‘Chinese ATR’, MA700 turboprop has first prototype almost finished

The unit, however, will be used in static tests on the already long-delayed schedule of the state-owned AVIC passenger plane.

If in other sectors, China is an industrial giant capable of materializing any product, in civil aviation the situation is quite different … and slow. Commercial aircraft developed in the country have suffered from delays and various difficulties, not to mention the accusations of industrial espionage.

The most famous Chinese aircraft, the C919, had several setbacks in its development even though it used Western technology. With suspicious similarities to the Airbus A320, the COMAC aircraft is expected to enter service at best in 2022.

It is the same year that another Chinese manufacturer, AVIC, hopes to fly the MA700, a passenger turboprop with a capacity for more than 70 seats. And just like the C919, the new aircraft is also inspired by another Western model, the ATR 72.

Despite not intending to innovate in any sense, the project continues at a very slow pace. In the last few days, the manufacturer presented the first test plane, in fact a unit for static tests and that will be used to prove the solutions adopted.

Without the PW150 engines, covers and painting, the prototype was removed from a huge hangar, accompanied by dozens of employees wearing masks after all China is still trying to get out of the coronavirus pandemic.

AVIC MA700 turboprop

It is a huge delay compared to the original schedule that predicted the completion of the first aircraft in 2017 and the first flight in 2019 with Chinese certification by 2021. The forecast now is that the MA700 will only fly for the first time in 2022.

Homemade solution

Plans to launch a passenger turboprop appeared in China in 2007, but have only recently started to come off the ground. AVIC and its subsidiary Xian have already produced a hundred of the MA60 and MA600 models, in fact variants of the Antonov An-24 turboprop.
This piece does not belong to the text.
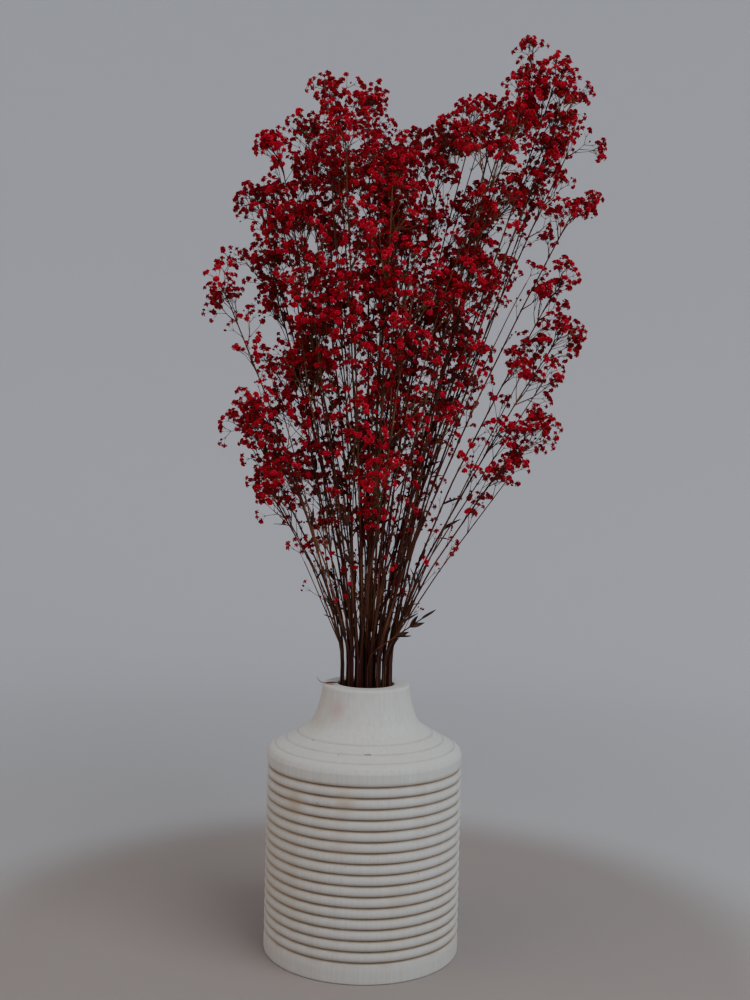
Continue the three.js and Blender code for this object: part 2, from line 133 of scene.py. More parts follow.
# Painted shade for the crowded stems near the vase
STEM_SHADE_TONE = (0.028, 0.008, 0.006)
LEAF_TONES = [(0.022, 0.008, 0.006), (0.075, 0.030, 0.017)]
FALLEN_LEAF_TONES = [(0.055, 0.008, 0.007), (0.14, 0.030, 0.022)]

# Studio
FLOOR_TONE = (0.285, 0.25, 0.235)
WALL_TONE = (0.585, 0.595, 0.63)
WALL_LOW_TONE = (0.42, 0.42, 0.43)
FLOOR_FADE = (270, 400)
WALL_REACH = (350, 1400)
FLOOR_GAP = 0.1
STUDIO_SIDES = 96
LIGHT_TARGET = (0, 0, 350)

# Stems: where they stand and how they run
SEAT_GAP = 0.3
NECK_Z = 228
LEVEL_STEP = 66
RING_RADII = [3, 8.5, 13.9, 19.3]
RING_COUNTS = [3, 7, 11, 16]
STEM_SPACING = 5.2
STEM_STRAY = 5
STEM_BOW = (1.15, 1.35)
LAST_LEVEL_SHARE = 0.35
SPREAD_ROUNDS = 60

# The main limbs, as the solids have them
STEM_RADIUS = 1.5
BRANCH_RADIUS = 0.85
TWIG_RADIUS = 0.5
SIDES = 3
HEAD_RADIUS = 5.4
HEAD_LENGTH = 6.4
HEAD_CROWN = 0.3
BRANCH_NODES = [26, 60, 102, 152]
BRANCH_LENGTHS = [25, 40, 52, 60]
BRANCH_SHORTEST = 18.5
BRANCH_SPACING_LEAST = 0.55
BRANCH_FLOOR_Z = 290
BRANCH_TILT = 0.66
BRANCH_LIFT = 0.24
BRANCH_BEND = 0.45
TWIG_TILT = 0.75
TWIG_LENGTH = 18
TWIG_SHORTEST = 10.5
TWIG_SMALLEST_SHARE = 0.5
TWIG_PAIR_SHARE = 0.7
TWIG_NODES = [0.38, 0.74]
TWIG_REACH = 34
NODE_SPREAD = (0.85, 1.15)
WIDE_SPREAD = (0.8, 1.2)
TWIG_NODE_SPREAD = (0.92, 1.08)
TWIG_SPREAD = (0.8, 1.25)
TRIES = 13
SHRINK_STEP = 0.03
CLEARANCE = 0.5
CELL = 24
TINY = 1e-6

# Leaves of the leafy stems and the fallen leaf, as the solids have them
LEAF_LENGTH = 13
LEAF_WIDTH = 3.6
LEAF_THICKNESS = 0.8
LEAF_ARCH = 1.6
LEAF_TILT = 0.7
TIP_LEAF_TILT = 0.15
LEAF_TURN = 0.5
LEAF_NODES = [4, 15, 28, 44]
FALLEN_LEAF = {"x": -31.5, "y": -8, "bearing": -0.4, "length": 11, "width": 3.4, "arch": 1.4}
FALLEN_STALK = [(-34.4, -8.6, 204.9), (-36.2, -9.4, 206.6), (-37.4, -10, 209.2)]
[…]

With the MA700, the Chinese planemaker intends to take a big step forward by offering the local market a fast aircraft, capable of reaching up to 630 km/h and flying over distances up to 1,700 km with up to 85 passengers on board.

The first prototype will be used in static tests

AVIC claims to have nearly 200 orders for the MA700, including customers in South Africa, Bahrain and Pakistan, in addition to Chinese companies.

To date, however, only one of the four commercial planes developed by China has entered service, the ARJ21, actually a local adaptation of an old Boeing MD-80.